**RECORDED INFORMATION**
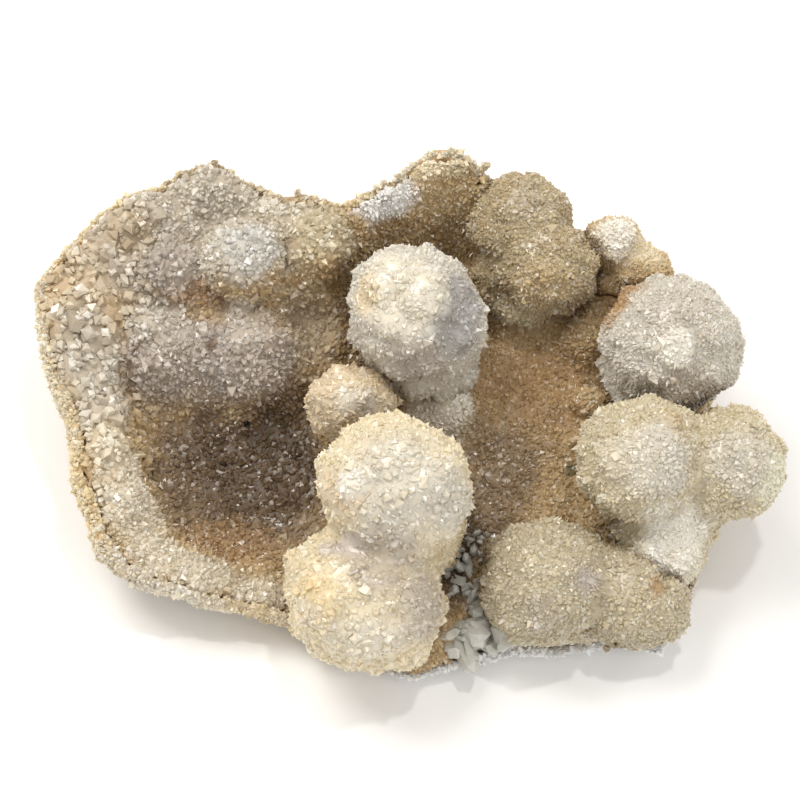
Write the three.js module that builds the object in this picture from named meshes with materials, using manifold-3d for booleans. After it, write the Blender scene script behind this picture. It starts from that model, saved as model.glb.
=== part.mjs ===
// A druzy zeolite specimen: a broken plate of host rock, hollowed on its left, lined with a crust of small
// pointed crystals, with stubby crystal balls growing up out of the crust.
// Millimetres, +Z up. The plate lies on its flat foot, and its front edge faces -Y.
import * as THREE from "three";
import { ConvexHull } from "three/addons/math/ConvexHull.js";
import { mergeVertices } from "three/addons/utils/BufferGeometryUtils.js";
import Module from "manifold-3d";

// Driving dimensions of the plate
const WALL_CENTRE = new THREE.Vector2(-4, -5);
const FOOT_SCALE = 0.66;
const BELLY = { scale: 0.82, share: 0.1 };
const WAIST = { scale: 0.94, share: 0.35 };
const SHOULDER = { share: 0.72, front: -1.4, left: 1.2 };
const ROUGHNESS = 1.6;
const CHIPS = 60;
const CHIP_DEPTH = 0.8;
const SKIN = 2.6;
const CRUST_DEPTH = 3.8;
const CRUST_REACH = 5;
const GAP = 0.35;
const SEAT_GAP = 0.6;
const SKY = 90;
const BELOW_TABLE = -4;
const ROCK_CELL = 10.6;

// Driving dimensions of the crystals
const CRYSTAL_CELL = 5.1;
const CRYSTAL_RISE = [0.8, 2.3];
const CRYSTAL_FOOT = [-0.4, 0.2];
const BALL_CRYSTAL_AREA = 64;
const BALL_CRYSTAL_RISE = [0.4, 1.7];
const BALL_VALLEY = 0.7;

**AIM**
State the count of lines that contain the string "manifold". Nothing else is needed.

**FULL RESPONSE**
2